Native Niagara: A History of Niagara’s Peoples
We can recognize Niagara today as a haven for all peoples looking for a fantastic vacation. The attractions and festivities are fun for all creeds and colors, all sizes and shapes. Even the splendor of the falls themselves is appealing to all sorts — it’s basically undeniable that the falls are wondrous to behold no matter where you come from.
However, before Niagara became a vacationer’s wonderland — even before Europeans “discovered” the new world — Niagara was populated and revered by America’s very first travelers: American Indians. If you like to read up on the history of a place when you plan your vacation, here’s a brief exploration of Niagara’s native population.
Hunting and Gathering
Nomadic peoples first discovered the Niagara region around 12,000 years ago, right when the falls first started to form. These primary inhabitants were members of the Clovis culture of nomads in North America. These people are recognizable in archaeological digs throughout North America by their unique and revolutionary method of chipping stones for weapons and tools. Most likely, these first inhabitants settled seasonally along the shores of Lake Eerie to hunt the migrating caribou, moose, elk and mastodons. One of these earliest groups called themselves the Onguiaahra, which is suspected as being the inspiration for the modern name Niagara.
Hunter-gatherers roamed the area for a little less than nine thousand years, through both the Archaic and Woodland periods. During this time, small groups would stay in the area year around, including the harsh winters, but large groups would migrate to the area during lush and fruitful summers to hunt deer and moose as well participate in mass fishing initiatives along the lakes and rivers.
The Beginning of Agriculture
In the Woodland period, the Iroquois began cultivating the soils around Niagara for agriculture, planting corn, beans and squash to fill the bulk of their diet. With food needs covered, the Iroquois were able to establish more permanent communities with palisaded villages and surprisingly large populations.
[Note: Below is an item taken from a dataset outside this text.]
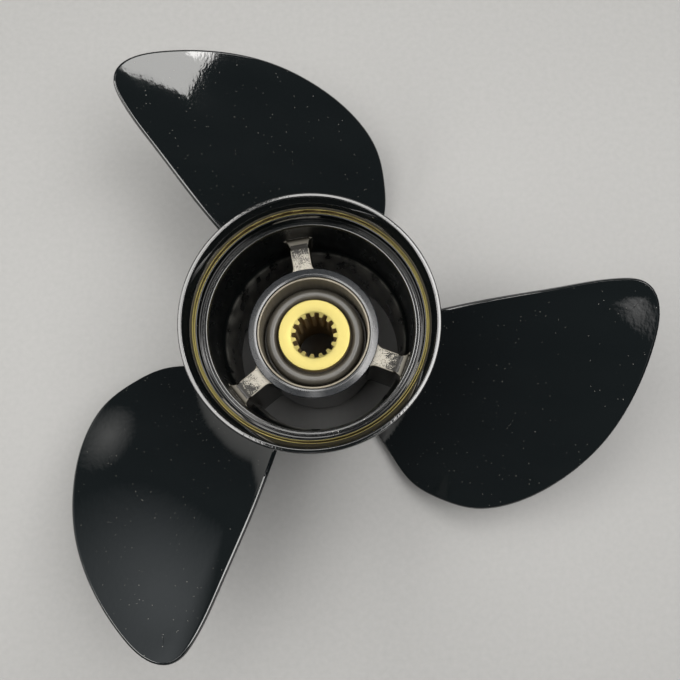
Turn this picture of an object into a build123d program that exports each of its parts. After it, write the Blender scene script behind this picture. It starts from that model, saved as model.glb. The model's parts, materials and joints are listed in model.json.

Various complex cultural rituals were introduced during this period, including burial ceremonies and ceramic creation, and more complicated political systems came into being with the enhanced importance of kinship ties.
Of the Iroquois confederacy, the most prolific in the Niagara region was the Atiquandaronk tribe. These groups, like many of the Iroquois, lived communally in huge longhouses segmented into areas for different kinships and classes.
The Invasion of Europeans
French explorers were the first of the white settlers to discover the Niagara region. They renamed the resident American Indian groups the “Neutral” tribes, though they included more than nine different tribes under this single moniker. The promise of trade from the wealthy and exotic Europeans as well as age-old disagreements encouraged inter-tribe fighting, which led to the degeneration of the native cultures.
Additionally, the introduction of European missionaries as well as various European diseases and wars led to diminished native population and influence. After the War of 1812, virtually all of the native tribes had vacated the area or began assimilating (as best they could) with the European towns. Today, the Iroquois Nation still exists and continues to fight for the land and rights stripped of them by various European groups.